**WHAT IS EXPECTED**
Restrict the output to the lines below starting at the one that contains "in imported if" and ending at the one that contains "bpy.data.objects.remove(obj)", and restate them word for word, both ends included.

**RAW DATA**
###
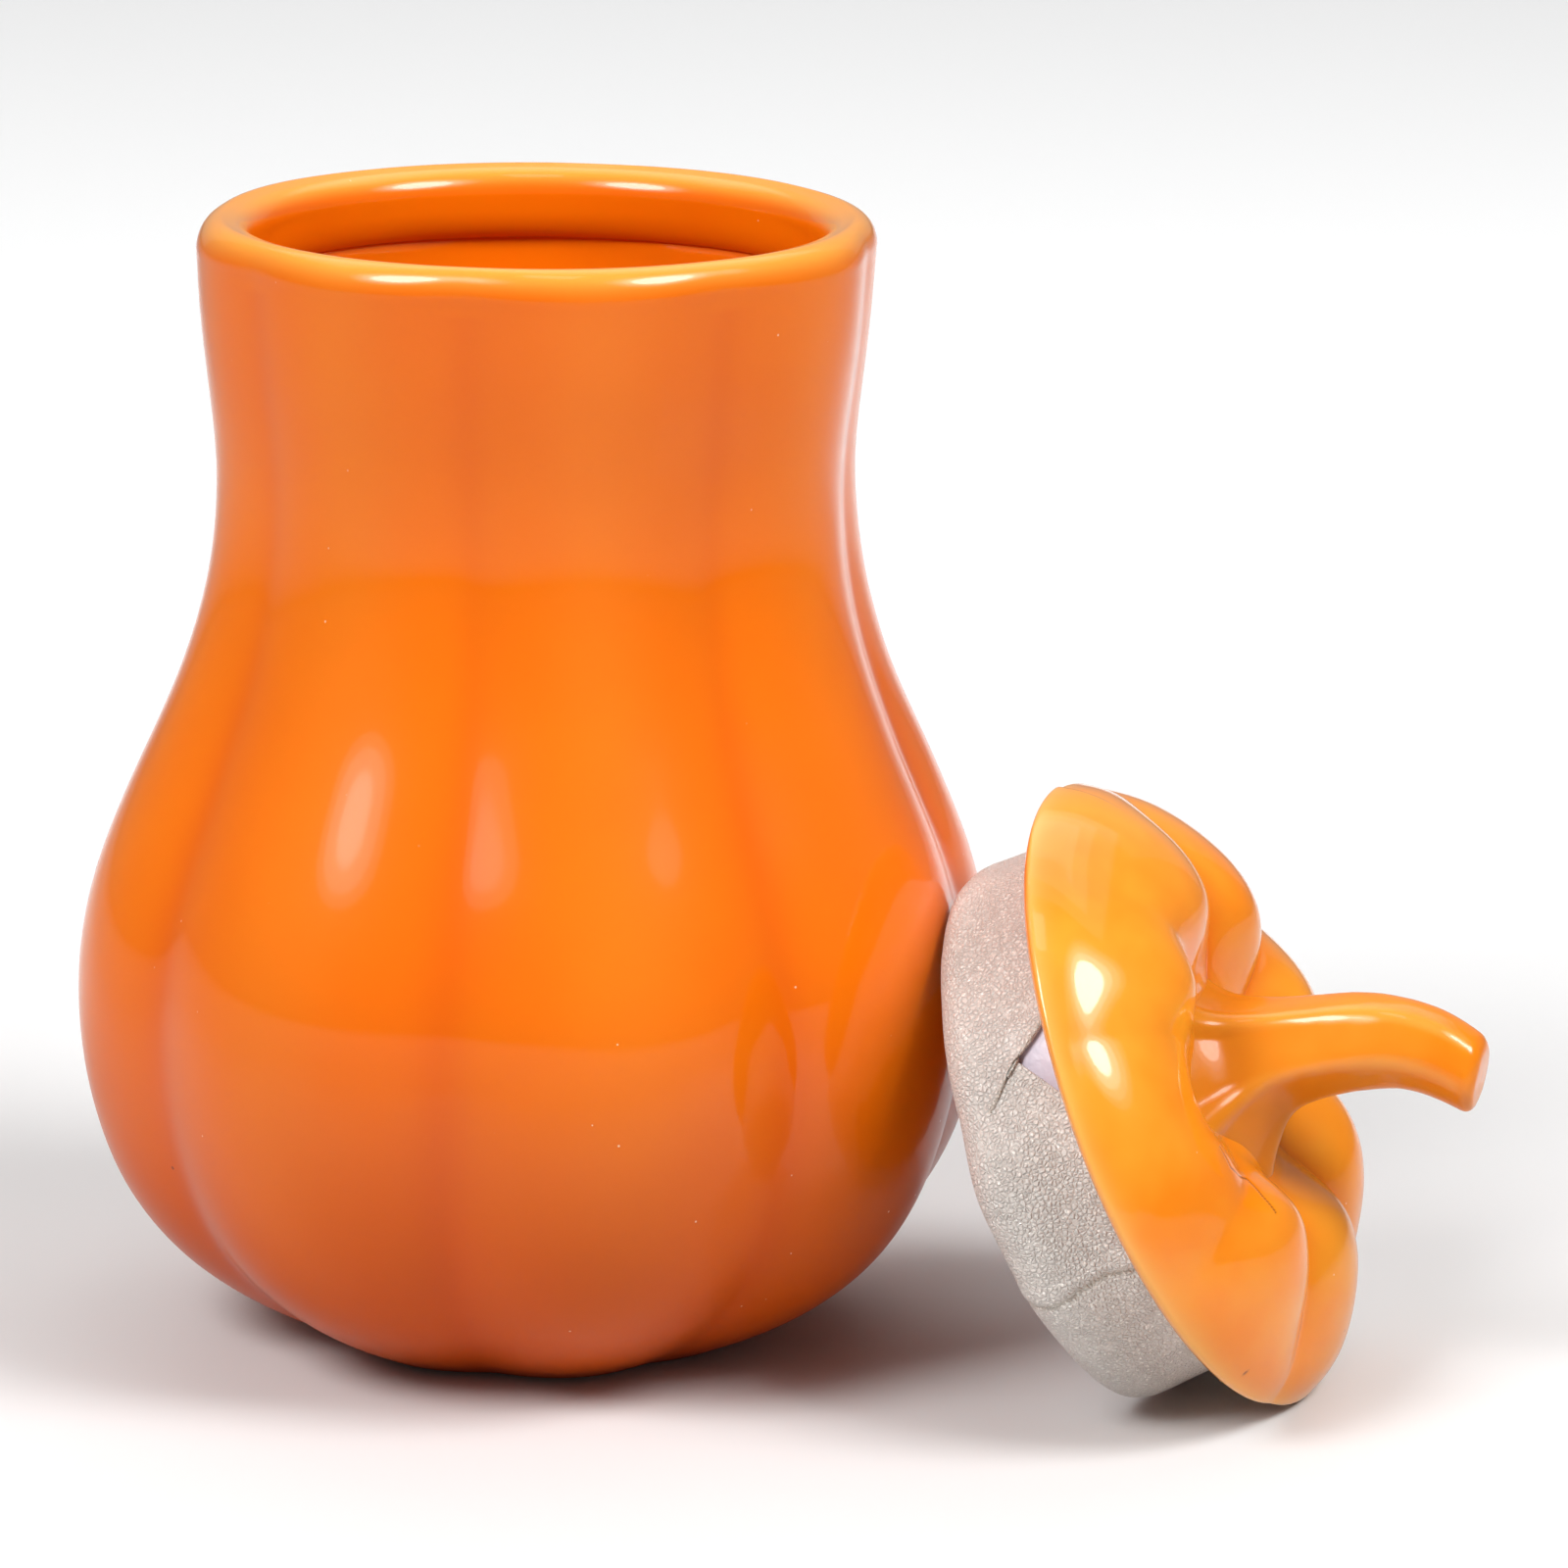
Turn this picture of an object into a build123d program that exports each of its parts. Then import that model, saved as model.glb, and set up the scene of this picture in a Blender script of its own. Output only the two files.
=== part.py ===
"""Glazed ceramic pumpkin jar with its lid off, leaning against the belly.

Millimetres, Z up. The origin is the middle of the jar's foot, on the table.
The lid leans on the jar at +X and -Y and stands on its rim, as it is left beside an open jar.
"""
import os
from math import cos, radians, sin

from build123d import *

# Jar
jar_lobes = 8
jar_height = 112.5
belly_radius = 45.7
belly_height = 34.0
neck_radius = 31.6
neck_height = 88.0
lip_radius = 33.5
foot_radius = 21.0
mouth_radius = 27.8
collar_depth = 6.0
floor_thickness = 5.5
foot_recess_radius = 13.5
foot_recess_depth = 1.0
lip_round = 2.2
jar_groove_angle = -99.8
jar_section_points = 32

# Lid: its own frame has the origin on the rim plane and Z out along the stem
lid_radius = 32.2
lid_crest_radius = 17.4
lid_crest_height = 11.0
lid_dimple_height = 6.0
lid_core_radius = 7.5
groove_centre_radius = 17.0
groove_centre_depth = 11.2
groove_arc_radius = 19.5
groove_round = 3.0
lid_hollow_radius = 18.5
plug_radius = 22.0
plug_depth = 12.2

# Angle of each groove round the lid, and how much shallower than the deepest it is
lid_grooves = [(30, 0.8), (69, 0.8), (114, 0.6), (159, 0), (205, 0), (252, 0.4), (297, 0), (340, 0)]

# Stem
stem_width = 8.6
stem_tip_width = 7.0

# Padded seal around the plug
pad_radius = 25.8
cover_thickness = 0.8
cover_hem_width = 6.0
seal_top_gap = 0.5
pad_corner = 2.4

# How the lid lies: its axis rises from the table and is turned towards the front
lid_origin = (63.2, -18.5, 28.97)
lid_rise = 24.5
lid_turn = -17.1

lid_plane = Plane(
    origin=lid_origin,
    x_dir=(
        -sin(radians(lid_rise)) * cos(radians(lid_turn)),
        -sin(radians(lid_rise)) * sin(radians(lid_turn)),
        cos(radians(lid_rise)),
    ),
    z_dir=(
        cos(radians(lid_rise)) * cos(radians(lid_turn)),
        cos(radians(lid_rise)) * sin(radians(lid_turn)),
        sin(radians(lid_rise)),
    ),
)


lid_axis = Axis(lid_plane.origin, lid_plane.z_dir)


def lid_meridian(angle):
    """Plane through the lid's axis: X runs outward at the angle, Y along the axis."""
    outward = lid_plane.x_dir * cos(radians(angle)) + lid_plane.y_dir * sin(radians(angle))
    return Plane(lid_plane.origin, x_dir=outward, z_dir=outward.cross(lid_plane.z_dir))


def lobe_fullness(angle_from_groove):
    """0 in a groove, 1 on the crest of a lobe."""
    return abs(sin(radians(angle_from_groove) * jar_lobes / 2)) ** 0.8


def jar_section(crest_radius, groove_depth):
    """Points of one lobed cross-section of the jar."""
    points = []
    for index in range(jar_section_points):
        turn = 360 * index / jar_section_points
        radius = crest_radius - groove_depth * (1 - lobe_fullness(turn))
        angle = radians(turn + jar_groove_angle)
        points.append((radius * cos(angle), radius * sin(angle)))
    return points


# Height, crest radius and groove depth of the jar's cross-sections
jar_sections = [
    (0, foot_radius, 3.5),
    (2.3, 26.0, 4.6),
    (6.8, 33.4, 4.8),
    (13.5, 39.8, 4.0),
    (22.5, 43.9, 3.0),
    (belly_height, belly_radius, 2.4),
    (45.0, 44.6, 2.2),
    (56.0, 40.6, 2.0),
    (67.5, 35.5, 1.6),
    (78.5, 32.4, 1.3),
    (neck_height, neck_radius, 1.1),
    (101.0, 32.8, 1.0),
    (jar_height, lip_radius, 1.0),
]

with BuildPart() as jar_body:
    for height, crest_radius, groove_depth in jar_sections:
        with BuildSketch(Plane.XY.offset(height)):
            with BuildLine():
                Spline(*jar_section(crest_radius, groove_depth), periodic=True)
            make_face()
    loft()
    lip_edges = jar_body.edges().group_by(Axis.Z)[-1]
    fillet(lip_edges, lip_round)
    # Inside: the belly, the undercut below the mouth's collar, and the mouth
    with BuildSketch(Plane.XZ):
        with BuildLine():
            undercut_top = jar_height - collar_depth
            Polyline((0, jar_height + 1), (0, floor_thickness), (14, floor_thickness))
            Spline(
                (14, floor_thickness),
                (30.0, 12.5),
                (39.4, belly_height),
                (34.6, 56.0),
                (28.4, neck_height - 4),
                (29.4, undercut_top - 1.6),
                tangents=((1, 0), (0.12, 1)),
            )
            Polyline(
                (29.4, undercut_top - 1.6),
                (mouth_radius, undercut_top),
                (mouth_radius, jar_height + 1),
                (0, jar_height + 1),
            )
        make_face()
    revolve(axis=Axis.Z, mode=Mode.SUBTRACT)
    mouth_edges = jar_body.edges().filter_by(GeomType.CIRCLE).group_by(Axis.Z)[-1]
    fillet(mouth_edges, lip_round)
    # Dry, unglazed recess inside the foot
    with BuildSketch(Plane.XY):
        Circle(foot_recess_radius)
    extrude(amount=foot_recess_depth, mode=Mode.SUBTRACT)
jar_body.part.label = "jar_body"


with BuildPart() as lid_cap:
    with BuildSketch(lid_meridian(0)):
        with BuildLine():
            Polyline((lid_radius, 0.8), (lid_radius - 1.0, 0), (0, 0), (0, lid_dimple_height))
            Spline(
                (0, lid_dimple_height),
                (lid_core_radius, 7.6),
                (lid_crest_radius, lid_crest_height),
                (26.6, 7.6),
                (lid_radius, 0.8),
                tangents=((1, 0), (-0.1, -1)),
            )
        make_face()
    revolve(axis=lid_axis)
    # Grooves between the lobes, deepest beside the stem and fading towards the rim
    for angle, shallower in lid_grooves:
        with Locations(lid_meridian(angle) * Pos(groove_centre_radius, shallower - groove_centre_depth)):
            Torus(groove_arc_radius + groove_round, groove_round, mode=Mode.SUBTRACT)
    # Core under the stem, the plug that carries the seal, and the hollow underside
    with BuildSketch(lid_plane):
        Circle(lid_core_radius)
    extrude(amount=lid_dimple_height)
    with BuildSketch(lid_plane):
        Circle(plug_radius)
    extrude(amount=-plug_depth)
    with BuildSketch(lid_meridian(0)):
        with BuildLine():
            Polyline((0, -plug_depth - 1), (0, 2.2), (4, 2.2))
            Spline((4, 2.2), (12, 3.8), (lid_hollow_radius, -0.5), tangents=((1, 0), (0, -1)))
            Polyline((lid_hollow_radius, -0.5), (lid_hollow_radius, -plug_depth - 1), (0, -plug_depth - 1))
        make_face()
    revolve(axis=lid_axis, mode=Mode.SUBTRACT)
lid_cap.part.label = "lid_cap"

with BuildPart() as lid_stem:
    # The stem leaves along the lid's axis and droops towards the table at its tip
    stem_side = Plane(lid_plane.origin, x_dir=lid_plane.z_dir, z_dir=lid_plane.y_dir)
    with BuildLine(stem_side) as stem_path:
        Spline((5.0, 0.2), (11.0, 0), (20.3, -1.8), (25.4, -4.3), (29.8, -8.5), tangents=((1, 0), (0.72, -0.7)))
    # Width at each part of the way along: a flared foot, and a softly rounded tip
    stem_stations = [
        (0, 17.0),
        (0.06, 14.2),
        (0.16, 11.2),
        (0.36, 9.4),
        (0.7, stem_width),
        (0.96, stem_tip_width),
        (0.985, stem_tip_width - 0.5),
        (1, stem_tip_width - 1.8),
    ]
    for position, width in stem_stations:
        with BuildSketch(Plane(stem_path.line @ position, x_dir=lid_plane.y_dir, z_dir=stem_path.line % position)):
            RectangleRounded(width, width, width * 0.3)
    loft()
    add(lid_cap.part, mode=Mode.SUBTRACT)
lid_stem.part.label = "lid_stem"

with BuildPart() as seal_pad:
    # Closed soft ring glued around the plug
    with BuildSketch(lid_meridian(0)):
        with BuildLine():
            Polyline(
                (pad_radius - pad_corner, -plug_depth),
                (plug_radius, -plug_depth),
                (plug_radius, -seal_top_gap),
                (pad_radius, -seal_top_gap),
                (pad_radius, -plug_depth + pad_corner),
            )
            RadiusArc(
                (pad_radius, -plug_depth + pad_corner),
                (pad_radius - pad_corner, -plug_depth),
                pad_corner,
            )
        make_face()
    revolve(axis=lid_axis)
seal_pad.part.label = "seal_pad"

with BuildPart() as seal_cover:
    # Thin cover over the pad, turned in under the plug's end
    cover_radius = pad_radius + cover_thickness
    cover_corner = pad_corner + cover_thickness
    cover_bottom = -plug_depth - cover_thickness
    hem_radius = pad_radius - cover_hem_width
    with BuildSketch(lid_meridian(0)):
        with BuildLine():
            Polyline(
                (hem_radius, cover_bottom),
                (hem_radius, -plug_depth),
                (pad_radius - pad_corner, -plug_depth),
            )
            RadiusArc(
                (pad_radius - pad_corner, -plug_depth),
                (pad_radius, -plug_depth + pad_corner),
                -pad_corner,
            )
            Polyline(
                (pad_radius, -plug_depth + pad_corner),
                (pad_radius, -seal_top_gap),
                (cover_radius, -seal_top_gap),
                (cover_radius, cover_bottom + cover_corner),
            )
            RadiusArc(
                (cover_radius, cover_bottom + cover_corner),
                (cover_radius - cover_corner, cover_bottom),
                cover_corner,
            )
            Line((cover_radius - cover_corner, cover_bottom), (hem_radius, cover_bottom))
        make_face()
    revolve(axis=lid_axis)
seal_cover.part.label = "seal_cover"

os.makedirs("parts", exist_ok=True)
for piece in (jar_body, lid_cap, lid_stem, seal_pad, seal_cover):
    export_step(piece.part, f"parts/{piece.part.label}.step")
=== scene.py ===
"""Glazed pumpkin jar with its lid leaning on it: the looks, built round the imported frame."""
import math

import bpy
import numpy as np
from mathutils import Matrix, Vector, noise


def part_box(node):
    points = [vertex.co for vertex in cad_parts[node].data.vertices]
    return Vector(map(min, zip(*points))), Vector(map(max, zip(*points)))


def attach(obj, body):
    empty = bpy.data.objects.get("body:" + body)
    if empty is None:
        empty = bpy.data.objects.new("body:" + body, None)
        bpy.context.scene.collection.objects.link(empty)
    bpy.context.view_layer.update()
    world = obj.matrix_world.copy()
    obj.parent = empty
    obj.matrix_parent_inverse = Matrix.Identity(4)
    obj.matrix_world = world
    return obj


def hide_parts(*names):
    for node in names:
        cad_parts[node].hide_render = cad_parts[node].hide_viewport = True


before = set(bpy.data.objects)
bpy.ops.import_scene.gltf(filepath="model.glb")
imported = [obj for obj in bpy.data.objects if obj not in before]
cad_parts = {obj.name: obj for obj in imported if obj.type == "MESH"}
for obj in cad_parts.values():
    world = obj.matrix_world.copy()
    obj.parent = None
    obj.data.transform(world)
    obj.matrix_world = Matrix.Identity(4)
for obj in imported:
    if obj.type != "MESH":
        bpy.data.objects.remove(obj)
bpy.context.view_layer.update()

MM = 0.001
TAU = 2 * math.pi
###
**TASK SOLUTION**
cad_parts = {obj.name: obj for obj in imported if obj.type == "MESH"}
for obj in cad_parts.values():
    world = obj.matrix_world.copy()
    obj.parent = None
    obj.data.transform(world)
    obj.matrix_world = Matrix.Identity(4)
for obj in imported:
    if obj.type != "MESH":
        bpy.data.objects.remove(obj)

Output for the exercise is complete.